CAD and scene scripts
━━━━━━━━

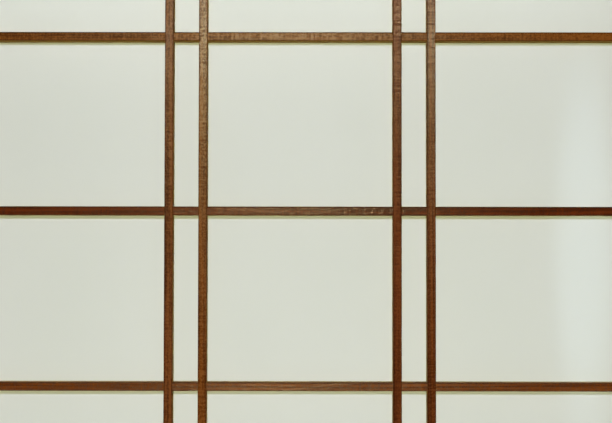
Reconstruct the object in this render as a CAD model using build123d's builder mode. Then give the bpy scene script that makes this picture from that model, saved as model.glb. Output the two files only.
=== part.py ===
from build123d import *

import os

# A pair of shoji sliding screens in their wooden frame, without the wall. Millimetres.
# +Z is up, the room is on the -Y side, and the origin is the bottom centre of the frame.

# Lattice: upright bars in close pairs, crossed by even cross bars
bar_width = 9.0  # face of a bar, as the room sees it
bar_depth = 15.0  # front to back
bar_chamfer = 0.6
pair_pitch = 35.0  # between the two bars of a pair
wide_pitch = 200.0  # between the inner bars of the two pairs
side_pane = 191.0  # clear, from a stile to the nearest bar
row_pitch = 180.0
row_count = 9
bar_tenon_length = 8.0
bar_tenon_width = 6.0
bar_tenon_depth = 9.0

# Stiles and rails around the lattice
screen_thickness = 30.0
stile_width = 36.0
top_rail_height = 45.0
bottom_rail_height = 100.0
screen_chamfer = 0.8
rail_tenon_length = 25.0
rail_tenon_thickness = 10.0
rail_tenon_shoulder = 8.0  # from the tenon to the rail's top and bottom
glue_gap = 0.1  # on each side of a tenon
mortise_end_gap = 0.5

# Paper, glued to the backs of the bars and into a rebate all round
paper_thickness = 0.3
paper_rebate_depth = 3.0
paper_lap = 5.0  # how far the rebate reaches past the clear opening
paper_edge_gap = 0.5

# Tracks: two grooves side by side in the sill and in the head
screen_gap = 3.0  # between the two screens where they pass
groove_width = 21.0
groove_side_play = 1.0
sill_groove_depth = 3.0
head_groove_depth = 15.0
head_engagement = 10.0  # how far a screen's tongue reaches above the head's underside
shoulder_gap = 0.5
running_gap = 0.3
tape_width = 18.0
tape_thickness = 0.4

# Frame: sill, head and jambs
sill_thickness = 45.0
head_thickness = 45.0
jamb_thickness = 30.0
frame_reveal = 25.5  # from a groove to the frame's room face or outer face
frame_chamfer = 1.5
housing_depth = 6.0  # how far the sill and the head enter the jambs
jamb_groove_depth = 4.0
jamb_groove_play = 0.75
closing_gap = 0.5

# Screws from the jambs into the ends of the sill and the head
screw_radius = 2.25
screw_head_radius = 4.4
screw_length = 60.0
screw_tip_length = 6.0
screw_edge_distance = 22.5
screw_clearance = 0.3
screw_seat_gap = 0.05
screw_slot_length = 5.0
screw_slot_width = 1.0
screw_slot_depth = 1.2
pilot_end_gap = 2.0

# Open holes for fixing the frame to a wall
fixing_radius = 2.5
fixing_countersink_radius = 5.0
fixing_edge_distance = 10.5
fixing_end_distance = 250.0

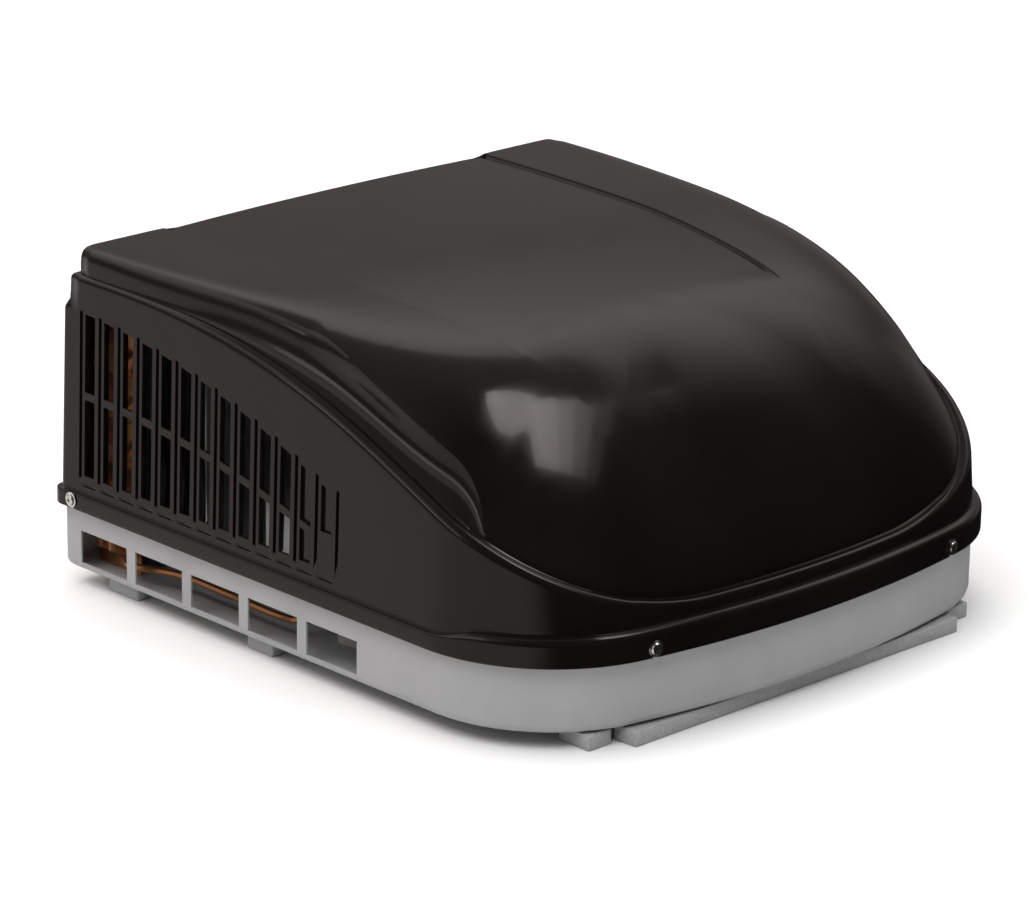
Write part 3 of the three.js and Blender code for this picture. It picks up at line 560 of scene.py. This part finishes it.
# ------------------------------------------------------------------ materials
class Finish:
    """A principled material that is built node by node."""

    def __init__(self, name, colour, rough, metal=0.0, coat=0.0, coat_rough=0.1, ior=1.5):
        self.material = bpy.data.materials.new(name)
        self.material.use_nodes = True
        self.tree = self.material.node_tree
        self.shader = self.tree.nodes["Principled BSDF"]
        self.set("Base Color", (*colour, 1.0))
        self.set("Roughness", rough)
        self.set("Metallic", metal)
        self.set("Coat Weight", coat)
        self.set("Coat Roughness", coat_rough)
        self.set("IOR", ior)
        coords = self.tree.nodes.new("ShaderNodeTexCoord")
        self.place = coords.outputs["Object"]
        self.height = None

    def set(self, name, value):
        self.shader.inputs[name].default_value = value

    def link(self, source, target):
        self.tree.links.new(source, target)

    def noise(self, scale, detail=4.0, stretch=(1, 1, 1)):
        mapping = self.tree.nodes.new("ShaderNodeMapping")
        mapping.inputs["Scale"].default_value = stretch
        self.link(self.place, mapping.inputs["Vector"])
        node = self.tree.nodes.new("ShaderNodeTexNoise")
        node.inputs["Scale"].default_value = scale
        node.inputs["Detail"].default_value = detail
        self.link(mapping.outputs["Vector"], node.inputs["Vector"])
        return node.outputs["Fac"]

    def ramp(self, fac, low, high):
        """Spreads a 0.3 to 0.7 noise between two values or two colours."""
        node = self.tree.nodes.new("ShaderNodeMapRange")
        node.inputs["From Min"].default_value = 0.3
        node.inputs["From Max"].default_value = 0.7
        node.inputs["To Min"].default_value = low
        node.inputs["To Max"].default_value = high
        self.link(fac, node.inputs["Value"])
        return node.outputs["Result"]

    def vary_colour(self, fac, first, second):
        mix = self.tree.nodes.new("ShaderNodeMix")
        mix.data_type = "RGBA"
        mix.inputs["A"].default_value = (*first, 1.0)
        mix.inputs["B"].default_value = (*second, 1.0)
        self.link(self.ramp(fac, 0.0, 1.0), mix.inputs["Factor"])
        self.link(mix.outputs["Result"], self.shader.inputs["Base Color"])

    def vary_roughness(self, fac, low, high):
        self.link(self.ramp(fac, low, high), self.shader.inputs["Roughness"])

    def bump(self, fac, strength, distance):
        node = self.tree.nodes.new("ShaderNodeBump")
        node.inputs["Strength"].default_value = strength
        node.inputs["Distance"].default_value = distance
        self.link(fac, node.inputs["Height"])
        if self.height is not None:
            self.link(self.height, node.inputs["Normal"])
        self.height = node.outputs["Normal"]
        self.link(self.height, self.shader.inputs["Normal"])


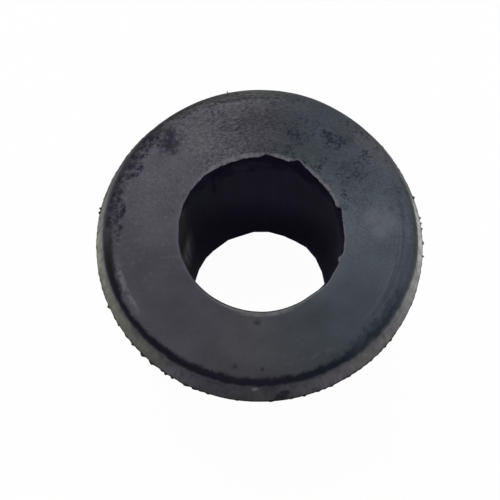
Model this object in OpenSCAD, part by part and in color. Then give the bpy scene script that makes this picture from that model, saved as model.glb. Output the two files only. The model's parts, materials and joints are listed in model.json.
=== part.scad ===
// Flanged rubber grommet: a thick drafted flange, a panel groove under it and
// a tapered nose that is pushed through the panel hole, all moulded in one
// piece round a bore that is straight at the top and narrows towards the nose.
// Flash was torn off it in two places: it left a ragged fin round the seam of
// the flange, and it took chips out of the lip of the bore.
// Millimetres. +Z runs up the bore, and the grommet stands on its nose at z = 0.

/* [Overall] */
// Height from the end of the nose to the flat top of the flange
total_h = 33.5; // [30:0.5:50]

/* [Bore] */
// Diameter of the straight upper part of the bore
bore_d = 25; // [12:0.5:26]
// Depth of the straight upper part, from the flat top
bore_straight_h = 21; // [10:0.5:26]
// Diameter of the bore at the end of the nose
bore_end_d = 23.2; // [10:0.2:24.6]
// Chamfer at the lower mouth of the bore
bore_chamfer = 0.4; // [0.2:0.1:1]

/* [Flange] */
// Diameter of the flange at its mould seam, without the flash
flange_d = 50; // [46:0.5:70]
// Height of the flange above its mould seam
flange_top_h = 4.5; // [3:0.1:8]
// Height of the flange below its mould seam
flange_low_h = 4; // [2:0.1:6]
// Slope of the side above the seam, in degrees from upright
top_draft = 20; // [2:1:25]
// Slope of the side below the seam, in degrees from upright
low_draft = 10; // [2:1:25]
// Radius of the shoulder between the side and the flat top
shoulder_r = 1.6; // [0.5:0.1:2.5]
// Radius of the edge between the side and the underside
under_edge_r = 0.8; // [0.2:0.1:1.5]

/* [Panel groove] */
// Diameter of the panel hole that the groove sits in
panel_hole_d = 32; // [30:0.5:34]
// Width of the groove, which is the thickness of panel that it grips
groove_w = 4; // [1.5:0.1:6]
// Radius in the two inner corners of the groove
groove_corner_r = 0.5; // [0.1:0.05:0.7]

/* [Nose] */
// How far the retaining shoulder of the nose stands out past the groove
catch_h = 2.5; // [1:0.1:3]
// Radius of the outer edge of that retaining shoulder
catch_edge_r = 0.8; // [0.2:0.1:1.2]
// Height of the straight band of the nose under the retaining shoulder
catch_band_h = 2; // [1.5:0.1:4]
// Diameter of the end of the nose
nose_end_d = 33; // [31.5:0.5:36]
// Radius of the outer edge at the end of the nose
nose_edge_r = 1.2; // [0.3:0.1:1.5]

/* [Flash at the flange seam] */
// Thickness of the fin of flash
fin_t = 0.3; // [0.1:0.05:0.6]
// Smallest width that the fin was trimmed to
fin_min = 0.1; // [0.05:0.05:0.3]
// How much wider than that the fin is left at its ragged teeth
fin_rag = 0.4; // [0.1:0.05:0.8]
// Number of torn teeth round the fin
fin_teeth = 120; // [40:10:180]

/* [Torn lip of the bore] */
// Depth of the torn edge round the upper mouth of the bore
lip_depth = 0.3; // [0.1:0.05:0.6]
// Width of the torn edge where the flash came away cleanly
lip_clean = 0.1; // [0.05:0.01:0.2]
// How much wider than that the deepest chips are
lip_chip = 0.35; // [0.1:0.05:1]
// Direction of the middle of the chipped stretch, counter-clockwise from +X
lip_chip_at = 73; // [0:1:360]
// Half the length of that stretch, in degrees of the bore's circle
lip_chip_half = 34; // [20:1:90]
// Number of torn facets round the lip
lip_facets = 72; // [36:4:120]

/* [Hidden] */

$fn = 128;
arc_steps = 6;          // straight steps in each rounded corner of the section
fin_points = 3;         // outline points to each tooth of the fin
fin_seed = 11;          // picks one tear pattern for the fin
lip_seed = 5;           // picks one tear pattern for the lip
fin_seat = 1;           // how deep the fin is rooted in the body
spare = 1;              // how far a cut runs past the surface that it opens

bore_r = bore_d / 2;
bore_end_r = bore_end_d / 2;
flange_r = flange_d / 2;
groove_r = panel_hole_d / 2;
catch_r = groove_r + catch_h;
nose_end_r = nose_end_d / 2;

seam_z = total_h - flange_top_h;
under_z = seam_z - flange_low_h;
catch_z = under_z - groove_w;
band_z = catch_z - catch_band_h;
bore_taper_z = total_h - bore_straight_h;

// Corners of the section, as [radius, height, corner radius], going round it
// from the lower mouth of the bore, out along the nose and up to the top.
section_corners = [
    [bore_end_r + bore_chamfer, 0, 0],
    [nose_end_r, 0, nose_edge_r],
    [catch_r, band_z, catch_edge_r],
    [catch_r, catch_z, catch_edge_r],
    [groove_r, catch_z, groove_corner_r],
    [groove_r, under_z, groove_corner_r],
    [flange_r - flange_low_h * tan(low_draft), under_z, under_edge_r],
    [flange_r, seam_z, 0],
    [flange_r - flange_top_h * tan(top_draft), total_h, shoulder_r],
    [bore_r, total_h, 0],
    [bore_r, bore_taper_z, 0],
    [bore_end_r, bore_chamfer, 0]
];

function unit(v) = v / norm(v);

// Points of the arc of radius r that rounds corner b, on the way from a to c.
function rounded_corner(a, b, c, r) =
    let (
        to_a = unit(a - b),
        to_c = unit(c - b),
        half = acos(to_a * to_c) / 2,
        centre = b + unit(to_a + to_c) * r / sin(half),
        from = b + to_a * r / tan(half) - centre,
        to = b + to_c * r / tan(half) - centre,
        start = atan2(from.y, from.x),
        turn = atan2(from.x * to.y - from.y * to.x, from * to)
    )
    [for (i = [0:arc_steps])
        centre + r * [cos(start + turn * i / arc_steps), sin(start + turn * i / arc_steps)]];

// Outline of a section from its corners, with the ones that have a radius rounded.
function section_outline(corners) =
    let (n = len(corners))
    [for (i = [0:n - 1])
        let (
            a = corners[(i + n - 1) % n],
            b = corners[i],
            c = corners[(i + 1) % n]
        )
        each b.z > 0
            ? rounded_corner([a.x, a.y], [b.x, b.y], [c.x, c.y], b.z)
            : [[b.x, b.y]]];

// Closed ring of points from a list of radii, evenly spaced round the axis.
function ring_points(radii) =
    let (n = len(radii))
    [for (i = [0:n - 1]) radii[i] * [cos(360 * i / n), sin(360 * i / n)]];

// 1 in the middle of a stretch of the circle, falling smoothly to 0 at its ends.
function stretch(angle, middle, half) =
    let (off = abs((angle - middle + 540) % 360 - 180))
    off < half ? pow(cos(90 * off / half), 0.6) : 0;

// Ragged edge of the fin: each tooth rises to its own height and is cut back
// between teeth, and a slow swell makes some stretches rougher than others.
module fin_outline() {
    n = fin_teeth * fin_points;
    tooth = rands(0, 1, fin_teeth, fin_seed);
    polygon(ring_points([for (i = [0:n - 1])
        let (
            k = floor(i / fin_points),
            swell = 0.6 + 0.4 * sin(3 * 360 * i / n + 200),
            rise = (i % fin_points == 1) ? tooth[k] : 0.35 * tooth[(k + 1) % fin_teeth]
        )
        flange_r + fin_min + fin_rag * swell * rise * rise]));
}

// Torn outline of the lip: straight facets between tears, with the deep chips
// only in the stretch where the flash pulled at it.
module lip_outline() {
    tear = rands(0, 1, lip_facets, lip_seed);
    polygon(ring_points([for (i = [0:lip_facets - 1])
        let (pulled = stretch(360 * i / lip_facets, lip_chip_at, lip_chip_half))
        bore_r + lip_clean * (1 + 0.4 * tear[i]) + lip_chip * pulled * tear[i] * tear[i]]));
}

module moulded_body() {
    rotate_extrude()
        polygon(section_outline(section_corners));
}

module flange_fin() {
    translate([0, 0, seam_z - fin_t / 2])
        linear_extrude(fin_t)
            difference() {
                fin_outline();
                circle(r = flange_r - fin_seat);
            }
}

module torn_lip() {
    translate([0, 0, total_h - lip_depth])
        linear_extrude(lip_depth + spare)
            lip_outline();
}

module grommet() {
    color([0.16, 0.16, 0.18])
        difference() {
            union() {
                moulded_body();
                flange_fin();
            }
            torn_lip();
        }
}

grommet();
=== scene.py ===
# %% [markdown]
# # A moulded rubber grommet
#
# This lesson dresses a rubber grommet: a thick flange, a panel groove, a tapered
# nose and a bore, all moulded in one piece. Its solid was made first, and it
# comes in here as a fixed frame with sizes that can be trusted. The same section
# is then drawn again as a far finer mesh, because the torn flash, the soft
# shoulder and the slightly uneven faces of a real moulding are shape and not
# paint. After that comes the finish of old black rubber: a grey bloom, edges
# rubbed back to black, stains, and a dull grain.

# %% Load the frame
import json
import math
import random

import bpy
from mathutils import Matrix, Vector, noise


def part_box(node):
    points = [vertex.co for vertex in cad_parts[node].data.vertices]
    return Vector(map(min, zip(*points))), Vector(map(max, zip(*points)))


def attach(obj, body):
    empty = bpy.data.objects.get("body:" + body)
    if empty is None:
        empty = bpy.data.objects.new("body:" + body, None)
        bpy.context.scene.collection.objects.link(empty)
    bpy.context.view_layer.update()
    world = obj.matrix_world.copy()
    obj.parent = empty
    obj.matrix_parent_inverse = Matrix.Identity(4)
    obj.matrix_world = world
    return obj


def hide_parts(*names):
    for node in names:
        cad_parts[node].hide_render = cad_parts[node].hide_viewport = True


MM = 0.001

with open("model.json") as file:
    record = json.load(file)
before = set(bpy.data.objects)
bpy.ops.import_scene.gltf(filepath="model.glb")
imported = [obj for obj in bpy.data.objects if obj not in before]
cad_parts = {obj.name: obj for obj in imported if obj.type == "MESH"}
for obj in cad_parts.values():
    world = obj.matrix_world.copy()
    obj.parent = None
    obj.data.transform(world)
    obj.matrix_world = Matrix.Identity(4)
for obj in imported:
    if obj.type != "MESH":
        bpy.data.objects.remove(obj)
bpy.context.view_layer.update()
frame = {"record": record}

# %% [markdown]
# ## Sizes
#
# Everything that the frame already knows is read from it: the height from the
# node's box, the bore and the groove from the record's mounts. What the frame
# doesn't hold, such as roundings and slopes, gets a named value in millimetres.
# Reading sizes this way is better than typing them twice, because the fine mesh
# can't drift away from the solid.

# %% Sizes of the grommet
low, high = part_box("grommet")
mounts = {mount["name"]: mount for mount in frame["record"]["mounts"]}
total_h = high[2] - low[2]
bore_r = mounts["bore"]["dims"]["r_mm"] * MM
bore_taper_z = mounts["bore"]["pos_m"][2] - mounts["bore"]["dims"]["length_mm"] * MM / 2
groove_r = mounts["panel_groove"]["dims"]["r_mm"] * MM
groove_w = mounts["panel_groove"]["dims"]["length_mm"] * MM
under_z = mounts["panel_groove"]["pos_m"][2] + groove_w / 2
catch_z = under_z - groove_w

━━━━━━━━

§ What needs to be done: Using the entries above, repeat only the lines from the one containing "Write part 3" through the one containing "principled material that", end lines included.

§ Completed exercise:
Write part 3 of the three.js and Blender code for this picture. It picks up at line 560 of scene.py. This part finishes it.
# ------------------------------------------------------------------ materials
class Finish:
    """A principled material that is built node by node."""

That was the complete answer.